Les citoyens, eux aussi enrégimentés, se sont habitués facilement à cette subordination de la politique à l’idéologie sanitaire indiscutable qui la surplombe et à l’autoritarisme qui en découle. Beaucoup exigent même du gouvernement qu’il prenne des mesures plus fermes vis-à-vis de leurs concitoyens qui remettent en question l’idéologie sanitaire et qui résistent à la propagation et à pérennisation des mesures sanitaires, au lieu d’y voir l’occasion d’un débat public où l’on pourrait essayer de distinguer le vrai du faux, le juste de l’injuste, l’utile de l’inutile ou du néfaste.
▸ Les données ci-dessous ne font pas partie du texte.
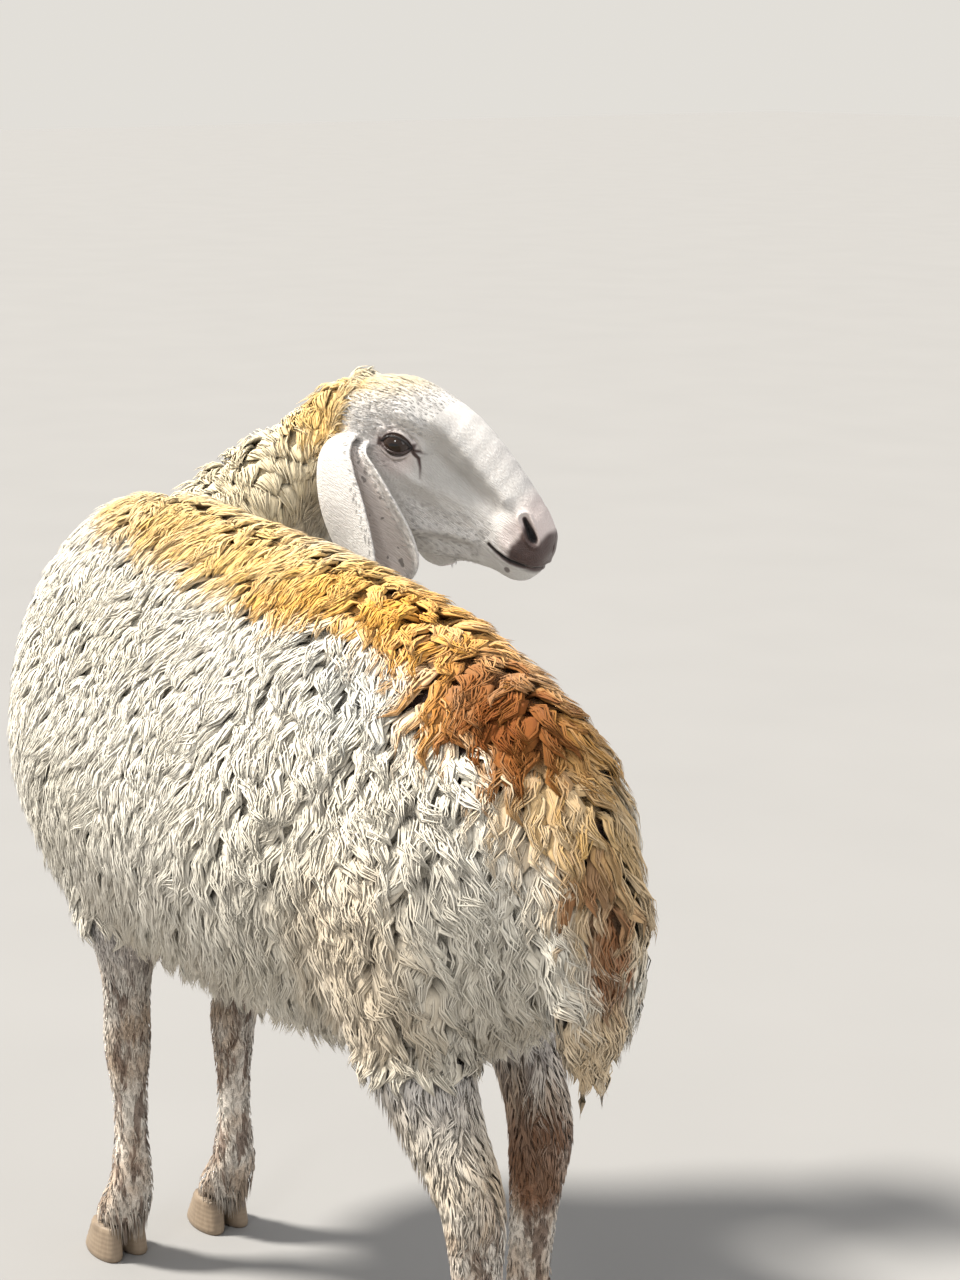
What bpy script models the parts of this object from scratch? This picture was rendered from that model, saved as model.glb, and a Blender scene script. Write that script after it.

La démocratie ne consiste pas au fait d’élire ceux qui nous gouvernent de manière autoritaire (il s’agirait plutôt d’une monarchie ou d’une aristocratie élective provisoire). Elle exige une certaine délibération politique de la part des élus, l’existence de véritables débats publics et l’autodétermination politique du peuple, directement et par l’intermédiaire de ses représentants. Puisque l’idéologie politique s’est subordonnée la politique, cette délibération, ces débats et cette autodétermination sont pratiquement impossibles. Tout au plus portent-ils sur des points de détail, l’idéologie sanitaire ayant déjà donné ses fins et sa forme à la pratique de la politique. Ce sont donc nos institutions démocratiques, déjà chancelantes, qui ont été corrompues par l’idéologie sanitaire. De plus en plus, elles n’existent que formellement, pour donner l’illusion aux naïfs, aux bien-pensants et aux larbins de toutes sortes qu’ils vivent dans une société démocratique.